-------- Supplied records

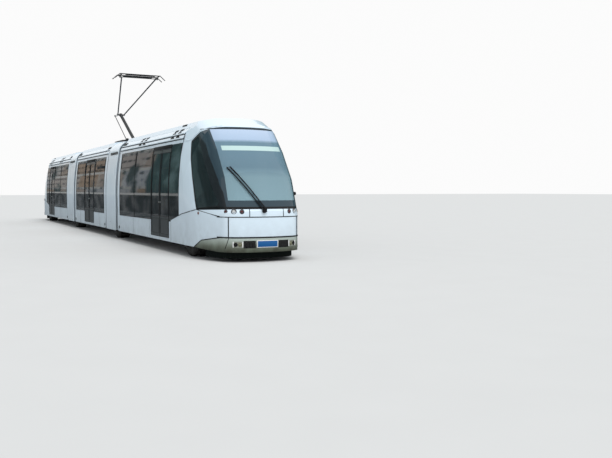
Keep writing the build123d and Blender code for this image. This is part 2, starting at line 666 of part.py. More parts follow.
def build_pantograph():
    bx, bz = PAN_BASE
    kx, kz = PAN_KNEE
    hx, hz = PAN_HEAD
    low, high = PAN_FRAME_Z
    x0, x1 = bx + PAN_FRAME_X[0], bx + PAN_FRAME_X[1]
    rail = box((x0 - 40, x1 + 40), (PAN_FRAME_Y - 30, PAN_FRAME_Y + 30), (low, high))
    lug = box((bx - 50, bx + 50), PAN_LUG_Y, (high, bz + 50))
    base = both_sides(rail)
    for x in (x0, x1):
        base += box((x - 30, x + 30), (-PAN_FRAME_Y, PAN_FRAME_Y), (low, high))
        post = disc((x, PAN_FRAME_Y, (COVER[2][1] + low) / 2), 45, low - COVER[2][1], (0, 0, 1))
        base += both_sides(post)
    base += both_sides(box((x0, x1), PAN_LUG_Y, (low, high)) + lug)
    rod_lug = box((PAN_ROD[0] - 40, PAN_ROD[0] + 40), (PAN_ROD_Y - 60, PAN_ROD_Y - 20), (high, PAN_ROD[1] + 30))
    base += rod_lug + box((PAN_ROD[0] - 40, PAN_ROD[0] + 40), (PAN_ROD_Y - 60, PAN_ROD_Y - 20), (low, high))
    base += bar((PAN_ROD[0], PAN_ROD_Y - 21, PAN_ROD[1]), (PAN_ROD[0], PAN_ROD_Y + 15, PAN_ROD[1]), 10)
    base -= bar((bx, -400, bz), (bx, 400, bz), ARM_SHAFT_R + PIN_GAP)
    lower = bar((bx, 0, bz), (kx, 0, kz), ARM_R) + bar((bx, -250, bz), (bx, 250, bz), ARM_SHAFT_R)
    lower += disc((kx, 0, kz), KNEE_R, 80)
    lower -= disc((kx, 0, kz), KNEE_SHAFT_R + PIN_GAP, 200)
    upper = bar((kx, -UPPER_KNEE_Y - 20, kz), (kx, UPPER_KNEE_Y + 20, kz), KNEE_SHAFT_R)
    upper += both_sides(bar((kx, UPPER_KNEE_Y, kz), (hx, UPPER_HEAD_Y, hz), UPPER_R))
    upper += bar((hx, -UPPER_HEAD_Y - 70, hz), (hx, UPPER_HEAD_Y + 70, hz), 12)
    tail_y = -UPPER_KNEE_Y - 10
    upper += bar((kx, tail_y, kz), (PAN_TAIL[0], tail_y, PAN_TAIL[1]), 14)
    upper += bar((PAN_TAIL[0], tail_y, PAN_TAIL[1]), (PAN_TAIL[0], PAN_ROD_Y - 18, PAN_TAIL[1]), TAIL_PIN_R)
    rod_end = Vector(PAN_TAIL[0], PAN_ROD_Y, PAN_TAIL[1])
    foot = Vector(PAN_ROD[0], PAN_ROD_Y, PAN_ROD[1])
    along = (rod_end - foot).normalized()
    rod = bar(tuple(foot + along * 20), tuple(rod_end - along * 25), ROD_R)
    rod += disc(tuple(foot), 26, 30) + disc(tuple(rod_end), 30, 30)
    rod -= disc(tuple(foot), 10 + PIN_GAP, 60)
    rod -= disc(tuple(rod_end), TAIL_PIN_R + TAIL_PLAY, 60)
    head = Part()
    for x in (hx - STRIP_X, hx + STRIP_X):
        strip = (x - STRIP_W / 2, x + STRIP_W / 2), (-HEAD_HALF, HEAD_HALF)
        head += box(*strip, (hz + STRIP_UP, hz + STRIP_UP + STRIP_H))
        mid = hz + STRIP_UP + STRIP_H / 2
        horn = bar((x, HEAD_HALF - 10, mid), (x, HORN_HALF, mid - HORN_DROP), STRIP_H / 2)
        head += both_sides(horn)
    hanger_y = (UPPER_HEAD_Y + 30, UPPER_HEAD_Y + 60)
    head += both_sides(box((hx - STRIP_X, hx + STRIP_X), hanger_y, (hz + STRIP_UP - 20, hz + STRIP_UP)))
    head += both_sides(box((hx - 25, hx + 25), hanger_y, (hz - 25, hz + STRIP_UP - 20)))
    head -= bar((hx, -700, hz), (hx, 700, hz), 12 + PIN_GAP)
    return {
        "pantograph_base": base,
        "pantograph_lower_arm": lower,
        "pantograph_upper_arm": upper,
        "pantograph_rod": rod,
        "pantograph_head": head,
    }


def build():
    """Every node by name."""
    parts = build_middle() | build_pantograph()
    for name, solid in (build_module() | build_end()).items():
        parts["front_" + name] = solid
        parts["rear_" + name] = mirror(solid, about=Plane.YZ)
    for end, way in (("front", 1), ("rear", -1)):
        for kind, x in (("module", MODULE_AXLE_X), ("end", END_AXLE_X)):
            for label, side in (("left", 1), ("right", -1)):
                parts[f"{end}_{kind}_wheel_{label}"] = wheel(way * x, side)
    return parts


os.makedirs("parts", exist_ok=True)
for node, solid in build().items():
    export_step(solid, f"parts/{node}.step")
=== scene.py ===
import json
from math import asin, cos, hypot, pi, radians, sin, sqrt

import bpy
from bpy.props import FloatProperty, FloatVectorProperty, IntProperty, PointerProperty
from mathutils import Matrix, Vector


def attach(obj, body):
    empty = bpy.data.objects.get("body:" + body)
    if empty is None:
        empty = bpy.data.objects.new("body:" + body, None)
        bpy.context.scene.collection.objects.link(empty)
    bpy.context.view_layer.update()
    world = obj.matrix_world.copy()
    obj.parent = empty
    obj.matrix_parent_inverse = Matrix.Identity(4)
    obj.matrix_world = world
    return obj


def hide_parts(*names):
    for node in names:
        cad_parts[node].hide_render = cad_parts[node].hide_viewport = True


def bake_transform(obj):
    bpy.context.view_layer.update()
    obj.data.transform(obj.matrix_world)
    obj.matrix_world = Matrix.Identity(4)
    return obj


bl_info = {
    "name": "Articulated guided tram",
    "version": (1, 0, 0),
    "blender": (4, 5, 0),
    "location": "3D View > Sidebar > Tram",
    "description": "Dresses the packed tram with paint, glass, fabric, lamps and fittings",
    "category": "Object",
}

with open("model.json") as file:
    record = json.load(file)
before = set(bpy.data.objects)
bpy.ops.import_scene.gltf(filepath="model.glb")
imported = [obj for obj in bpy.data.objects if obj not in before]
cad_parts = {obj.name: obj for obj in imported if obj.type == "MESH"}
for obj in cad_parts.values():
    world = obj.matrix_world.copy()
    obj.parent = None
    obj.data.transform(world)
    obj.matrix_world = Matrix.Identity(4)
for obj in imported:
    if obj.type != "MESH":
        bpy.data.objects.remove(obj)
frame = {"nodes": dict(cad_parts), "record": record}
NODES = frame["nodes"]
SLOT_OF_NODE = {part["node"]: part["material_slot"] for part in frame["record"]["subparts"]}
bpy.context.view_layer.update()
FINISH = {}
ENDS = (("front", 1), ("rear", -1))
SIDES = (("left", 1), ("right", -1))
OTHER_SIDE, OTHER_END = (1, -1, 1), (-1, 1, 1)

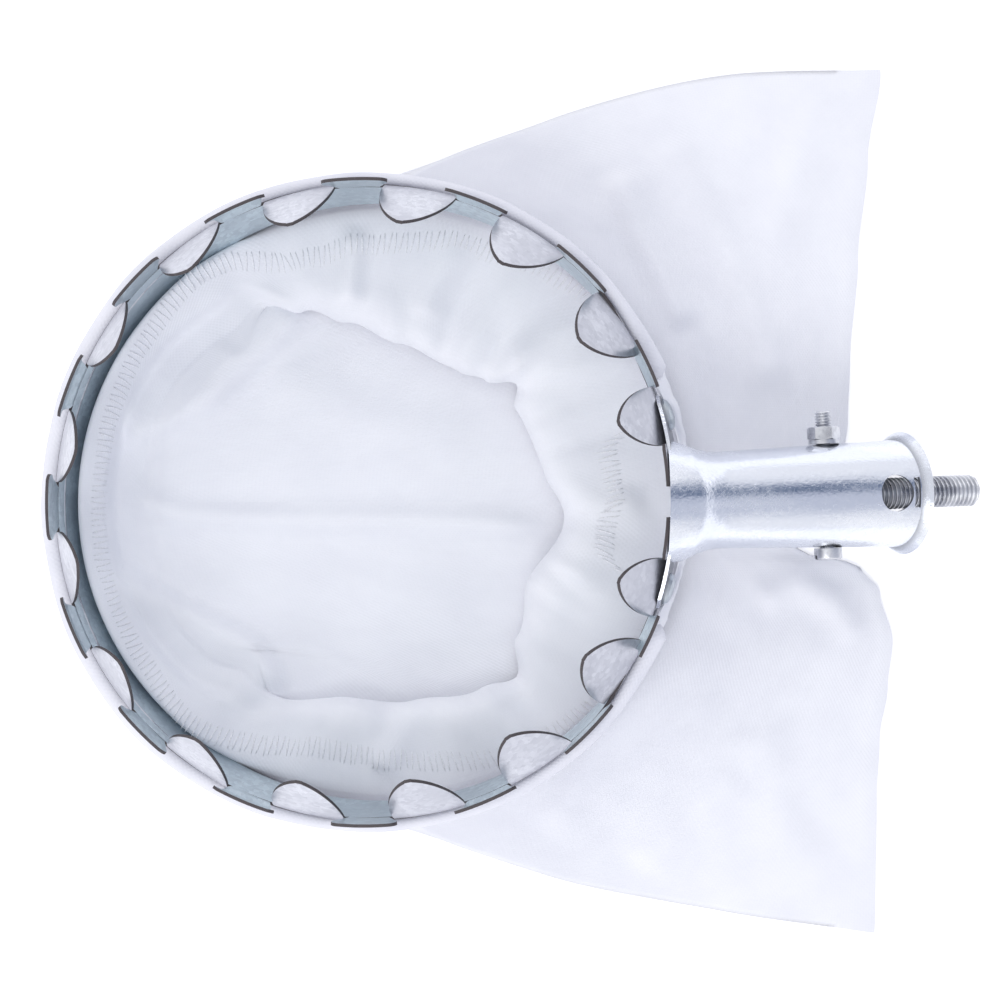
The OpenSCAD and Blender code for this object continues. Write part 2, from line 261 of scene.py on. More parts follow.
def new_group(kind: GroupKind, inputs: dict[str, tuple[str, object]],
              outputs: dict[str, str]) -> tuple[Graph, bpy.types.NodeOutputs, bpy.types.NodeInputs]:
    """Starts a shader node group with its sockets.

    Args:
        kind: Which shared effect it is.
        inputs: (socket type, default) by name.
        outputs: Socket type by name.

    Returns:
        The graph, the sockets that bring the group's inputs and those that take its outputs.
    """
    tree = bpy.data.node_groups.new(kind.value, "ShaderNodeTree")
    for name, (socket_type, default) in inputs.items():
        socket = tree.interface.new_socket(name, in_out="INPUT", socket_type=socket_type)
        if default is not None:
            socket.default_value = default
    for name, socket_type in outputs.items():
        tree.interface.new_socket(name, in_out="OUTPUT", socket_type=socket_type)
    graph = Graph(tree)
    return graph, graph.add("NodeGroupInput").outputs, graph.add("NodeGroupOutput").inputs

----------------

Instructions for the task: Go through the lines above. Select every one that has the string "data".

Answer to this task:
    empty = bpy.data.objects.get("body:" + body)
        empty = bpy.data.objects.new("body:" + body, None)
    obj.data.transform(obj.matrix_world)
before = set(bpy.data.objects)
imported = [obj for obj in bpy.data.objects if obj not in before]
    obj.data.transform(world)
        bpy.data.objects.remove(obj)
    tree = bpy.data.node_groups.new(kind.value, "ShaderNodeTree")